Friday, August 26, 2011

About the close relatives of Proto-Indo-European

There are numerous theories about the original location of Proto-Indo-European, the direct ancestor of English and most other languages of Eurasia. A key-factor in the quest for the homeland is the existence of close relatives of PIE. So far I have identified three of them:

- Hurro-Urartean, once spoken in Eastern Anatolia, and substratic to Armenian. The area where HU was spoken in the Antiquity more or less coincides with the historic Armenian highlands as indicated in the map.

- Hatti, which preceded Hittite in Central Anatolia and which died during the 2nd millenium BCE. Hatti is interesting in particular because it has duh- ‘daughter’, a cognate of PIE *dhugHter.

A third family of languages which appears to be very closely related with PIE is Caucasic Nakh. It is a rather small family that includes three languages: Chechen, Ingush and Batsbi. From a geographic point of view Nakh belongs to the North-Eastern branch of so-called “Caucasic” languages. The genetic relationships between all “Caucasic” languages remain controversial.

The features of modern Nakh which is embryonic in Hatti is the existence of Class-Prefixes.
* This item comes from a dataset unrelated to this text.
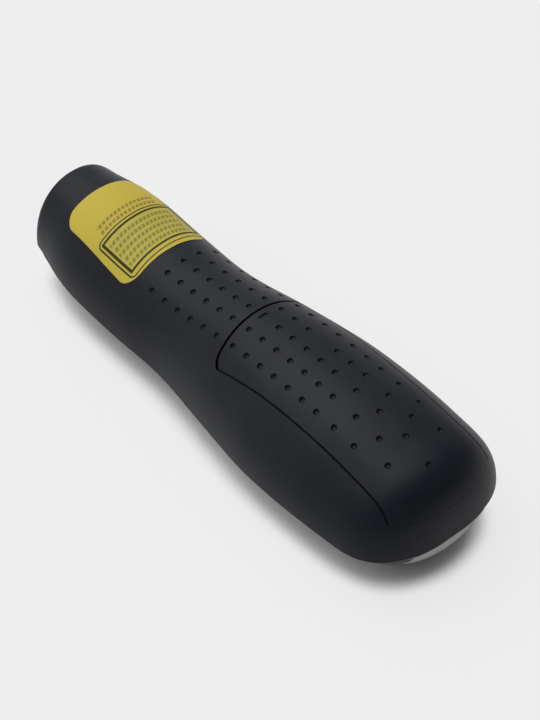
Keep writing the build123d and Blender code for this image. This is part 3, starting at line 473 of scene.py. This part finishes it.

One of them is w- for male and y- for female (human) beings. These prefixes, probably pronouns, appear to suffixed in PIE. This certainly accounts for a set of words described in a previous post:

- *dheH1l-u- ‘suckling’ (Mallory-Adams 2006:558 a dialectal word).
- *magh-u- ‘young adult’ (Mallory-Adams 2006:544). English maid.
- *man-u- ‘man, male’ (Mallory-Adams 2006:544). English man.
- Cf. the word *pu- ‘child’: Sanskrit putrá ‘son’, Latin puer ‘child’, Greek paFís ‘child’.
- *suhxn-ú- ‘son’ (Mallory-Adams 2006:556). English son.
- *wet-u- in Latin vetus ‘old’, Balto-Slavic *vẽtusos ‘oldman’. Probably related to *wet ‘year’ (Mallory-Adams 2006:564).
The word magh-u- is quite possibly related with Nakh *nax ‘man’ with a change *m > *n in Nakh, whence the name of the Nakh family is derived.